Le piattaforme possono monetizzare l’impazienza: offrire un’opzione di priority delivery che riduce del 10% l’attesa con un sovrapprezzo moderato può aumentare i profitti di circa +30% e, paradossalmente, migliorare il benessere dei clienti più impazienti, che pagano di più ma ottengono ciò che valutano maggiormente — minuti risparmiati.
Implicazioni per imprese, città e policy
Questi risultati si inseriscono in un dibattito più ampio su come la tecnologia stia ridefinendo la concorrenza (Goldfarb & Tucker, 2019) e favorendo la concentrazione dei mercati quando riduce i costi di ricerca e trasporto (Kwon, Ma & Zimmermann, 2024).
Nella mia ricerca sui comportamenti d’acquisto digitali ho osservato come l’integrazione fra canali fisici e online abbia trasformato la profittabilità dei retailer; oggi la nuova frontiera competitiva è la velocità come attributo di prodotto.
Per le imprese questo significa ripensare la logistica come leva strategica: segmentare i clienti per disponibilità a pagare la rapidità, investire in affidabilità e qualità del servizio, scegliere partner tecnologici capaci di garantire consegne sempre più veloci.
Per le città significa prepararsi a una trasformazione del tessuto commerciale: se la distanza non conta più, molti negozi di prossimità rischiano di perdere la loro ragion d’essere, con conseguenze per spazi urbani e vitalità dei quartieri.
Ma l’economia dell’impazienza non è neutrale.
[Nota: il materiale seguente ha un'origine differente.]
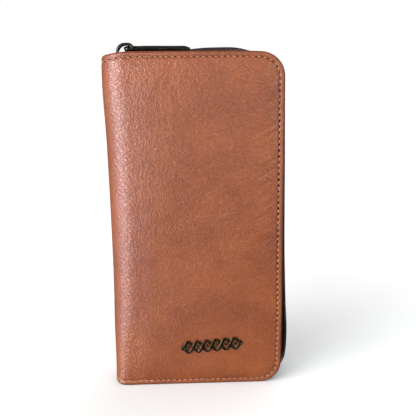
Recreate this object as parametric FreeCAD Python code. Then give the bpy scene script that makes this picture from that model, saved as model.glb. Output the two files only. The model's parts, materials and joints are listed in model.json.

Le consegne ultra-rapide pongono interrogativi etici e sociali: condizioni di lavoro dei rider, sorveglianza digitale, impatto ambientale di flotte sempre più veloci. Imprese e policy maker dovranno tenere insieme opportunità economica e sostenibilità sociale, per evitare che la corsa alla velocità generi nuove forme di diseguaglianza o pressioni insostenibili.
Alla fine, la domanda che guiderà scelte di consumo, strategie aziendali e politiche pubbliche sarà semplice ma cruciale: quanti minuti risparmio, quanto valgono per me, quanto sono disposto a pagarli?
In un mondo dove l’avanzamento tecnologico azzera le distanze, sopravvivranno solo i player capaci di trasformare la velocità in valore e la qualità in differenziazione.